The clone’s website copies MFF’s previous website. However, only the “Evaluation” button is clickable.  

Clicking the button will redirect the user to a page that asks for contact information and payment details. But the user cannot proceed any further as the site states the page is under review.  

Meanwhile, the official MFF Instagram account is open but remains inactive. Likewise, MFF’s website can still be viewed, but only the MFF logo appears, and there are no clickable links.  

How the MFF Scandal Changed Prop Trading Regulations  

Since the MFF fraud charges, the prop trading industry has been noticeably cautious.  

Prop Trading Firms Play It Safe  

One of the most obvious changes is the use of words on prop firms’ websites and how they market live trading.  

Several popular prop trading firms have revised their website marketing and changed “live trading” to “virtual trading.” Additionally, many websites now include a Risk Disclosure at the bottom of their website.  
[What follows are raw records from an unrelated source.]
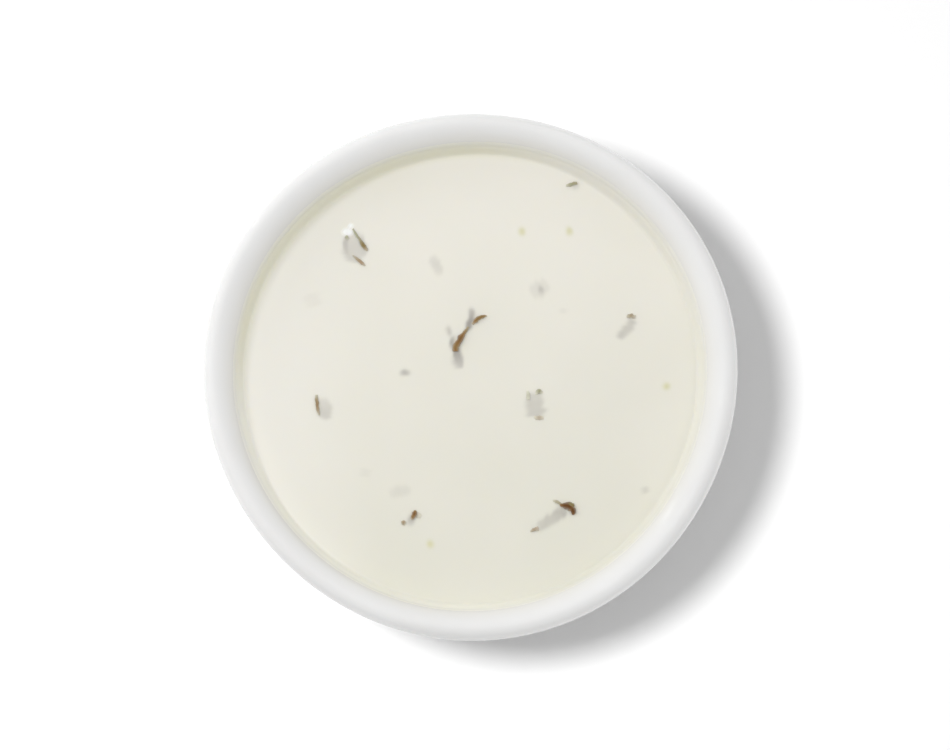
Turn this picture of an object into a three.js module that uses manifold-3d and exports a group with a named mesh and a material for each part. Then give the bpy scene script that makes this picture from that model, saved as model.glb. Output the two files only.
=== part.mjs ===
// A small glazed bowl filled with a creamy herb dressing. Millimetres, +Z up.
// The origin is at the middle of the foot, on the table. Angles are in degrees, anticlockwise from +X.
import * as THREE from "three";
import { mergeVertices } from "three/addons/utils/BufferGeometryUtils.js";
import Module from "manifold-3d";

// Bowl
const HEIGHT = 34;
const RIM_RADIUS = 40; // at the widest ring, just under the crest of the lip
const LIP_RADIUS = 1.65; // the lip's outer half is a quarter round
const LIP_INNER_WIDTH = 3.15; // its inner half is broader and slopes down to a soft shoulder
const LIP_INNER_DEPTH = 2.12;
const SHOULDER_SLOPE = 55; // how steep the lip has become at the shoulder
const WALL_TOP_STEP = 0.25; // under the shoulder the wall soon drops steeply
const WALL_TOP_DEPTH = 3.7;
const OUTER_LEAN = 8; // how far each face of the wall leans outwards under the lip
const INNER_LEAN = 10;
const FOOT_RADIUS = 21.5;
const FOOT_WIDTH = 2.6;
const FOOT_HEIGHT = 2;
const FOOT_ROUND = 0.5;
const FLOOR_HEIGHT = 5.2; // the inner floor above the table
const FLOOR_RADIUS = 8.6; // where the floor starts to curve up
const WARP = 0.3; // how far the rim is out of round, as three gentle corners
const WARP_CORNERS = 3;
const WARP_ANGLE = 36; // where the first corner lies

// Dressing
const FREEBOARD = 4.6; // from the crest of the lip down to the dressing
const LEVEL = HEIGHT - FREEBOARD;
const GAP = 0.1; // between the dressing and the glaze
const MENISCUS_RISE = 0.5;
const MENISCUS_WIDTH = 1.2;
const CALM_WIDTH = 6; // the swells die out over this ring, just inside the meniscus

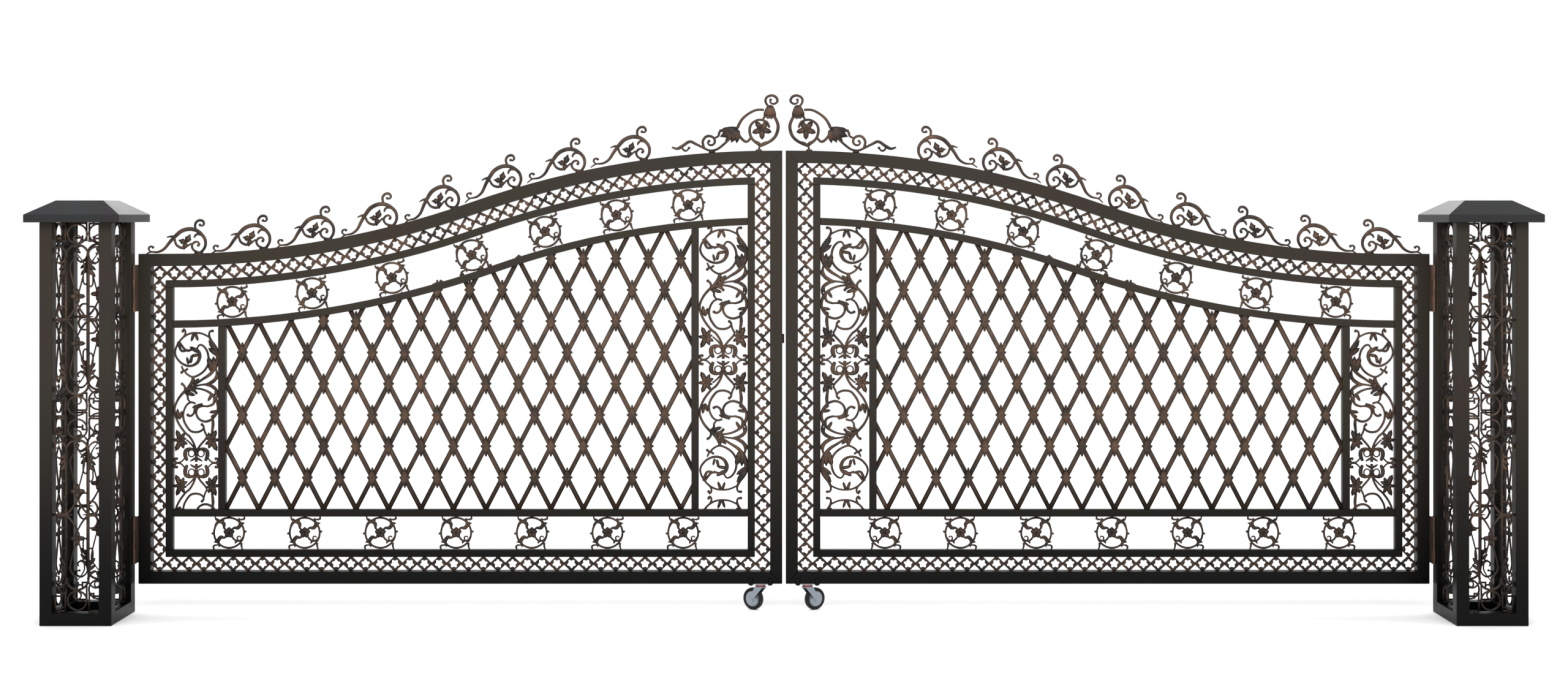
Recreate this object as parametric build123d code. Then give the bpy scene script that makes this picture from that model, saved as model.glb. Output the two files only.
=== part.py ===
from build123d import *
from math import asin, atan2, ceil, cos, degrees, hypot, pi, radians, sin
import os

# Double driveway gate: two openwork swing leaves between two square openwork posts.
# Lengths are in millimetres. X runs along the gate, +Y points to the yard, +Z is up.
# The origin is the centre of the left post's foot. Every left-hand piece is modelled
# in place, and its right-hand twin is its mirror image in the gate's middle plane.

# Posts
post_width = 284.0
post_height = 1589.0
post_tube = 50.0
foot_plate = 6.0
cap_overhang = 46.0
cap_fascia = 31.0
cap_rise = 56.0
cap_top_width = 190.0
panel_thickness = 12.0
panel_bar = 8.0
oval_width = 92.0
oval_length = 596.0

# Leaves
leaf_width = 2630.0
leaf_gap = 14.0
ground_clearance = 112.5
outer_tube = 50.0
inner_tube = 30.0
band_gap = 57.5
meeting_band_gap = 62.0
rosette_gap = 135.0
hinge_scroll_width = 185.0
meeting_scroll_width = 200.0

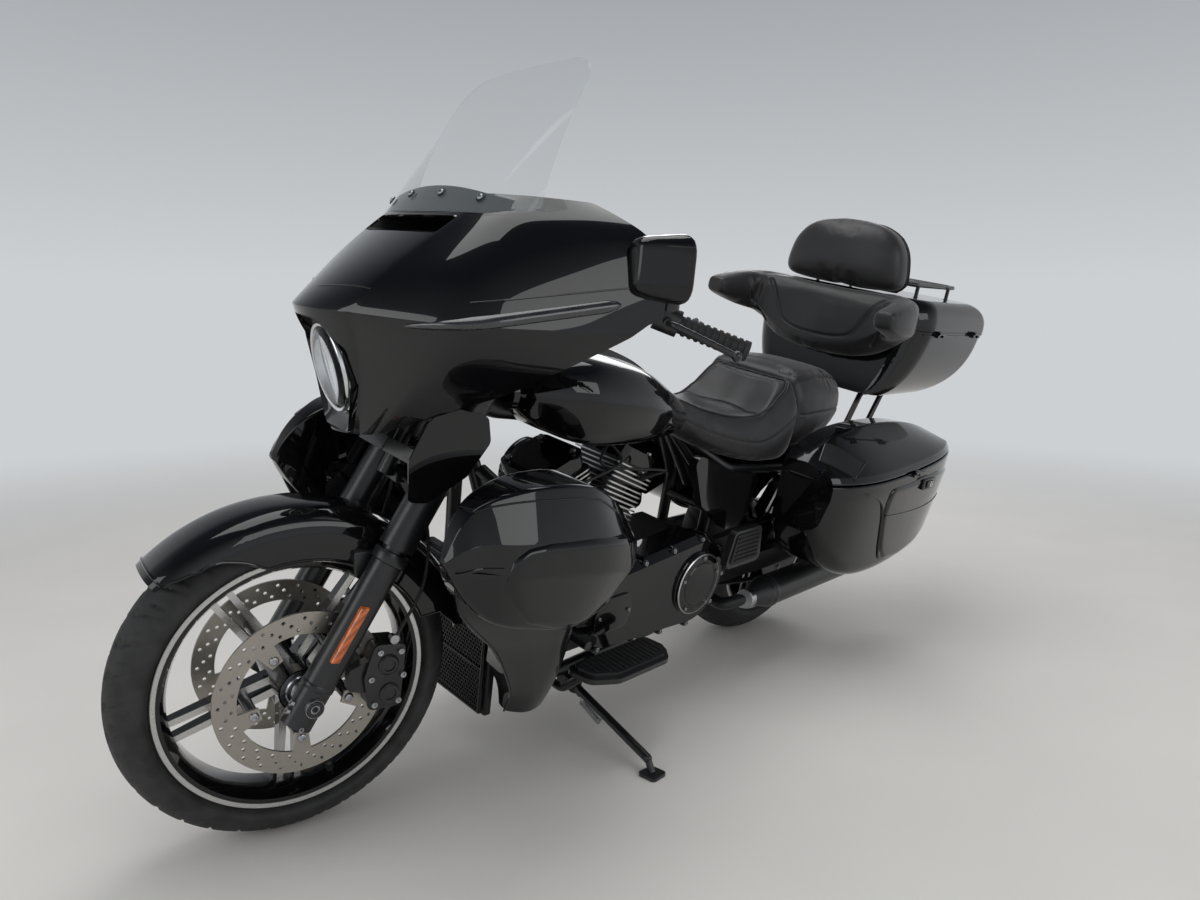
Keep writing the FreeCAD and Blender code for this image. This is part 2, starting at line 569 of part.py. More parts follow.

Meanwhile, “manage capital” was revised to “manage stimulated capital.” Some platforms have highlighted that all accounts are “stimulated demo accounts with virtual capital” and that the provided trading platforms only “simulate real market conditions.”  

Meanwhile, the “challenge” phase of other prop trading firms turned into an “audition” or “evaluation.”  

These changes were made as a precaution in case the CTFC crackdown expands to other prop trading firms that market live trading.  

Prop trading firms do not directly handle clients’ funds, instead, they provide liquidity and execute orders through brokerages. In theory, they are not subjected to the same strict regulations on brokers.  

Industry Players Expect New Regulations  

On the other hand, industry players have pointed out that this case would create a ripple effect on the regulations imposed on prop firms.  

During last year’s iFX Expo International, prop firm CEOs said they expect no new regulations within the year because of how new the industry is.  

“It’s going to take longer than 12 months because you have so many regulators that don’t understand our business because it’s quite new,” said FTMO CEO Otakar Suffner.  

However, they still stated that regulations are necessary as it would create trust and protection for traders.  

Related: List of Financial Regulatory Agencies Worldwide 

Because of the fast-paced nature of the financial technology, there are new developments and innovations every day. Regulators will likely experience a lag between the law and what needs to be done to protect consumers and retail traders.  

After the charges against MFF (and the company’s full compliance with the investigation), changes in the regulatory framework for prop trading firms and the fintech industry at large are unraveling as we speak, especially in the US.  

Brokers, traders, prop firms, technology providers, and financial institutions are now prioritizing regulation and licensing. While one might say this should have been a given, a new era has emerged from the closure of My Forex Fund.